What they have to face reality with, however, is that this isn’t a mild rebuild. You’re keeping the best player of your franchise’s history, but that’s is. No players around him, and nowhere to turn. A one wheel car never went farther than out of the driveway.
As for bringing in Lin this offseason, we can’t get over the fact the Lakers were pressured into it. Maybe Houston literally held Kupchak at gunpoint until he got this completed, since it was more than imminent timing.
Lin won’t turn into an All-Star in his career, but he’s in the middle of the pack when it comes to starting point guards in the professionals.

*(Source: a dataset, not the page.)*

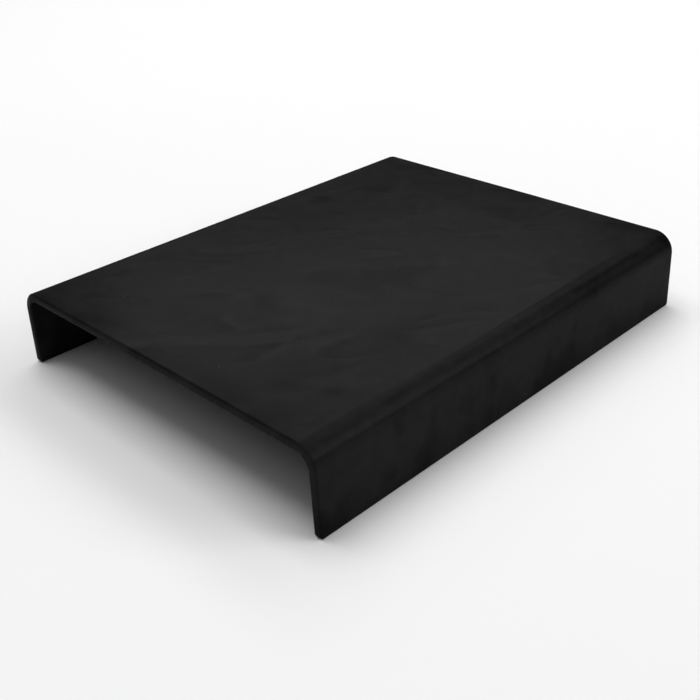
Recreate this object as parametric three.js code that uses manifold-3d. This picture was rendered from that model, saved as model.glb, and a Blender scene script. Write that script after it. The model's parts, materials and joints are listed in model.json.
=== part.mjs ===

Defensively, “suspect” is awfully generous for describing Lin. He lost his starting spot to a defensive guru in Patrick Beverly, although Lin’s capabilities on offense outweighed what Beverly could bring.
One thing is for certain in Los Angeles. Lin will be the starter next season if Steve Nash is dumped off in more attempts to save salary. The Lakers are actively seeking Isaiah Thomas, but it’s unclear if they’re more intrigued with fixing the backcourt issues than the problems with the frontcourt.
Re-signing Pau Gasol is the first priority, since they have little talent and zero starting experience as of now. Julius Randle has yet to play a game in the league, but has overwhelming size and raw talent. Robert Sacre has experience with the team, and Bryant as a teammate, but has only started 16 games in his career.
The plan for the Lakers gets dicier by the living second. They still have free agents to contact, and a head coach to hire.
You can’t sit back and remember a time where Bryant has been at the heart of a blank blueprint. They struck out on Carmelo, and now have Jeremy Lin on board for whatever role they see fit.
The idea of “playoffs” is looking like the pipe dream of a century, and that won’t change until the Lakers decide. Sign these free agents now, or take the Philadelphia approach for another season.